I got weary of having to explain the rules for determining who was a government official to managers in China, and changed the program to treat employees of public and private entities the same in China. It put the training focus on the real issue – don’t pay bribes.

As you point out, one of the biggest problems is so few US companies have existing, adequate FCPA compliance programs. Programs that do exist are usually underfunded so there is no budget for any changes or additions.

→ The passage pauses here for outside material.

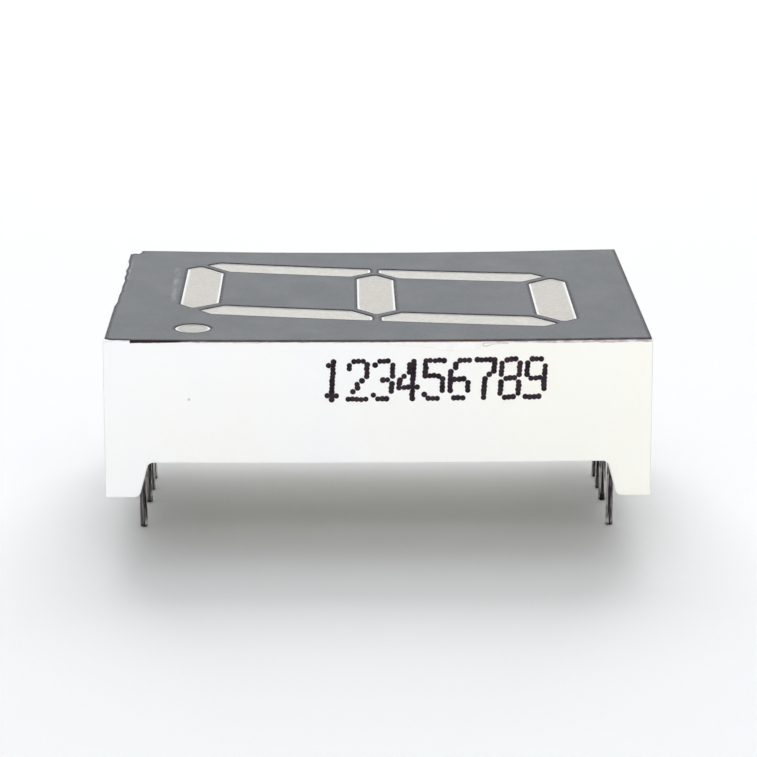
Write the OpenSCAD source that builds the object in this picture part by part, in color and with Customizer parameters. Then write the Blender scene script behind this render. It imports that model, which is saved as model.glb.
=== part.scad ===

Commercial corruption involves your company’s corrupt employees defrauding your company and engaging in self-dealing. Those same employees are likely to be predisposed to also be involved in government corruption. It is in your company’s interest to have good compliance processes so that those employees are not hired in the first place. If they are already employed, your compliance processes should make it difficult for them to engage in private or public corruption, and make it likely their activities will be detected. You can create an environment that makes it difficult for them to prosper.

A company should modify its FCPA compliance program to cover private corruption to protect the company. It does not need to be motivated by the UK Bribery Act.